Enhanced ferromagnetic interaction in metallacyclic complexes incorporating m-phenylenediamidato bridges.

Abstract

The double stranded Cu^II₂-metallacyclic complex of formula [Cu₂(mbpb)₂]·2H₂O (1) and the triple stranded Ni^II₂-metallacyclic complexes of formula [Ni₂(Hmbpb)₃]PF₆·21H₂O (2), [Co(H₂O)₆][Ni₂(mbpb)₃]THF·10H₂O (3) and {Ag₂(H₂O)[Ni₂(mbpb)₃]}·11H₂O (4) (where H₂mbpb is the bisbidentate dinucleating bridging ligand 1,3-bis(pyridine-2-carboxamide) benzene) have been synthesised and characterised by single-crystal X-ray diffraction. Within the dinuclear molecules, metal ions are bridged by either fully or semideprotonated bisbidentate ligands, which are coordinated through the pyridine and amidato nitrogen donor atoms. In complex 4 the triple stranded dinuclear Ni₂ units are connected to the Ag⁺ cations through O-amidato bridges and Ag–π_(benzene) interactions to afford a 1D bimetallic chain. Cu₂ (1) and Ni₂ (2–4) complexes exhibit ferromagnetic coupling between the metal ions through the bridging ligand with J_Cu–Cu = 21.1 cm⁻¹ and J_Ni–Ni in the range of 2.9–3.6 cm⁻¹, respectively. Amongst copper(II) dinuclear complexes bearing m-phenylenediamidato bridges, complex 1 exhibits the stronger ferromagnetic exchange coupling reported so far.

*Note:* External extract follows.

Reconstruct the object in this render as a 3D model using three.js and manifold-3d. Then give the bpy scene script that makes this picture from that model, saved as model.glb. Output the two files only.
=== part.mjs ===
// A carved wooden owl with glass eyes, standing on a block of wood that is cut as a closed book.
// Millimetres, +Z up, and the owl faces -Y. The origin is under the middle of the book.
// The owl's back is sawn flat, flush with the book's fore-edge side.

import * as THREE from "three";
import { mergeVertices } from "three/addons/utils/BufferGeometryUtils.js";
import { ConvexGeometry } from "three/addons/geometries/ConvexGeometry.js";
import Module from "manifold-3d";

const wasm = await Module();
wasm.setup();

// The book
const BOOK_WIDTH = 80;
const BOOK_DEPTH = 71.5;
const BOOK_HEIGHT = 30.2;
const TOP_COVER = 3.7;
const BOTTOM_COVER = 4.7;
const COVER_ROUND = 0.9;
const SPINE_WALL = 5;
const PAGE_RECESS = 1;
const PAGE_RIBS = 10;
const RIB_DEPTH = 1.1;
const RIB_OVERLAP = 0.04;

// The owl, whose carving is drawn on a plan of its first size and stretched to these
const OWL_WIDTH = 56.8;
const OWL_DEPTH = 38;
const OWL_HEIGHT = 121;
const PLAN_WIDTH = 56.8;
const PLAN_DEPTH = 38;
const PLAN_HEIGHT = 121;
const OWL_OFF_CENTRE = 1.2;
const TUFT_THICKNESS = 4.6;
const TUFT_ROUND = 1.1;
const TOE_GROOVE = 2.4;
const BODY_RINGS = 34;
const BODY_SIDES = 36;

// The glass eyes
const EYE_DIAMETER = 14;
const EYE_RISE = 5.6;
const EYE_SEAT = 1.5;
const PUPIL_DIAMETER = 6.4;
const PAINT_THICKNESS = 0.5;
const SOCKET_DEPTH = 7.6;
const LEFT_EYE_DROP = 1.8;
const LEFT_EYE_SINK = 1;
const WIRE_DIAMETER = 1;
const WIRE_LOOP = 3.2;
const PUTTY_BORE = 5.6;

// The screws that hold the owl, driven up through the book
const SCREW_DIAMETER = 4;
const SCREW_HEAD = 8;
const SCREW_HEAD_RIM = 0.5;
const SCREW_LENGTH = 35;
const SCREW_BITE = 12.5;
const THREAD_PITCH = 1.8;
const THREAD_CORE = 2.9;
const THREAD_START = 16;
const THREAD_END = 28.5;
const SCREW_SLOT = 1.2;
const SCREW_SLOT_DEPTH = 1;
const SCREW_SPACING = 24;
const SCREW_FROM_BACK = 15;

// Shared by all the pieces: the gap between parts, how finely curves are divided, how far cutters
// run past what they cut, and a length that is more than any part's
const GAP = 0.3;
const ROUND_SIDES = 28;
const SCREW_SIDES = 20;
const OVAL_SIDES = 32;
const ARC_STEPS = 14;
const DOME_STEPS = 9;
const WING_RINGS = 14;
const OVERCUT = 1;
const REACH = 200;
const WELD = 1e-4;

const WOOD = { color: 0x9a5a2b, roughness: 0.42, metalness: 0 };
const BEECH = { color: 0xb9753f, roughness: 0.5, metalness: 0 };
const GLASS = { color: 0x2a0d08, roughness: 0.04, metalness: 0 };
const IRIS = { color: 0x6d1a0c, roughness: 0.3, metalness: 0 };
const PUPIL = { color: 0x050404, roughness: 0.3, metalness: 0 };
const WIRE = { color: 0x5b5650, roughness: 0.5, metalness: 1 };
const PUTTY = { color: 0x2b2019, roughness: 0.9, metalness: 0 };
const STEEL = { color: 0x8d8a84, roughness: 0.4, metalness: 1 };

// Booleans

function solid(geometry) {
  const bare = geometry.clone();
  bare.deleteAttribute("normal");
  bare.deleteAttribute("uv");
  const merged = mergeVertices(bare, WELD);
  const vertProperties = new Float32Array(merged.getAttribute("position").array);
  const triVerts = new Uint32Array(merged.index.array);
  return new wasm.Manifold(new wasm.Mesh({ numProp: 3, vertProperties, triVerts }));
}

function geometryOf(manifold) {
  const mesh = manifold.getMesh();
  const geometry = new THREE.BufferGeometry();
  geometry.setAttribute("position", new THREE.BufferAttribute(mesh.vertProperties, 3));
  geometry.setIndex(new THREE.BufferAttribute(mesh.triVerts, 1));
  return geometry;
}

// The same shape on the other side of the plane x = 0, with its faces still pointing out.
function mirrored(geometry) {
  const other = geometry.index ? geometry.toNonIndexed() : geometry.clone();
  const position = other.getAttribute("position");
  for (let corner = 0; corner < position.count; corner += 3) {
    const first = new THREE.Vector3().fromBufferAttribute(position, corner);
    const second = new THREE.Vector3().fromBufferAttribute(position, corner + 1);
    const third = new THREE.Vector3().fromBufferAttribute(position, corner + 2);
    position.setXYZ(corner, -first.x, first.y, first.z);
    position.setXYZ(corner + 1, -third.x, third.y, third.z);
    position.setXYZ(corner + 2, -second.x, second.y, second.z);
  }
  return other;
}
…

DFT calculations firstly confirm that the spin polarisation mechanism is responsible for the ferromagnetic coupling, and secondly allows us to predict stronger ferromagnetic couplings in Cu^II₂ complexes with larger tetrahedral distortions of the CuN₄ coordination environment.